Gerald Wright's Movie Coverage
THE X FILES: I Want To Believe Movie Review
Directed by: Chris Carter
Running time:104 minutes
Release date: July 25, 2008
Genre: Drama, Thriller and Suspense, Mystery and Sequel
Distributor: 20th Century Fox
MPAA Rating: PG-13
The X-Files television series premiered on FOX on September 10, 1993, the plot chronicled the lives and adventures of Fox Mulder (David Duchovny) and Dana Scully (Gillian Anderson), two desperate FBI agents assigned to investigate cases that involved the paranormal and supernatural.The show was as much of a phenomenon abroad as it was in America. In 2002, the show had its ninth and final season (and it already had a 1998 feature film released based on the series.) As a fan, I followed the television show and enjoyed the first film. This long-anticipated sequel reunites the original co-stars, director and writers in a eerie suspenseful masterpiece of a thriller.
There is very little I can say about the plot of this film because it would be spoiling; however, I can explain that this is the best outing of The X File duo. When I think of suspense, the thought of something lurking in the background comes to mind and this flick delivers. Contrary to popular belief, Alfred Hitchcock once explained, suspense bears no relationship to fear. Instead, it is that feeling of waiting for something to happen that builds suspense.
David Duchovny, portraying Mulder, seems to have the natural talent to build suspense in this thriller. He is the protagonist who prevents certain tragic events from happening, with the assistance of Scully (Gillian Anderson), thus, giving the audience the experience of a vicarious thrill. The audience identifies with them and the danger they face and becomes a participant in the chase.
This involved plot has many new elements, including the fact that Mulder and Scully are now a couple. They seem to be made for each other. Dr. Scully is working at a religious hospital, which of course gives her ample problems with her work as a physician. She fights her demons on how and why she should believe in God. Mulder is in hiding from the FBI because he's on their "Wanted List".
Mulder and Scully are called in by FBI agent Dakota Whitney (Amanda Peet) on a case of a missing FBI agent in the snowy settings of West Virginia. Only a psychic, defrocked priest Joseph Crissman (Billy Connolly) can locate the missing agent. Yet the bureau wants to be sure the priest isn't a fraud, as the priest is a convicted pedophile trying to find redemption. The addition of these two new characters is a mark of genius. Billy Connolly adds to the story's supernatural/thriller basis, injecting tension into the unpredictable and frightening scenes. This plot element puts Mulder and Scully in situations battling an other-worldly entity beyond their comprehension.
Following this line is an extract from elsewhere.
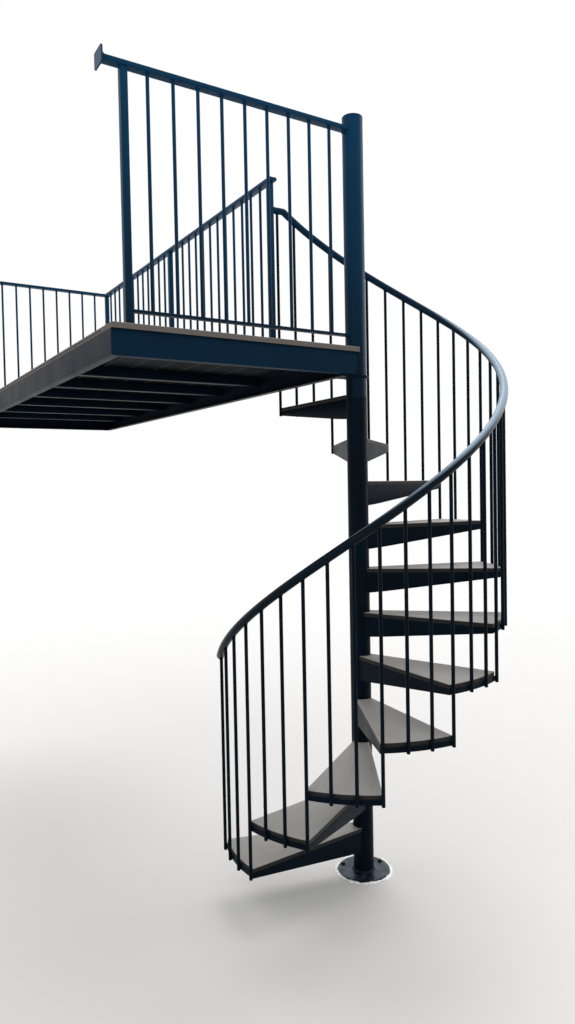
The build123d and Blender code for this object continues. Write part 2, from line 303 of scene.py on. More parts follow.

While the tagline is of this flick is "Don't Give Up," you should give up the price of a ticket to see this fantastic movie. Amanda Peet gives a great dramatic performance as the agent in charge of the investigation. David Duchovny shows the brilliant and rare ability to combine being an action hero with being the romantic lead in this role. The always stunning Gillian Anderson shines as Scully whose character captivated the majority of the film. The movie allowed Scully to stretch in many directions, thanks to Gillian Anderson's magnificent performance. The film lives up to the hype.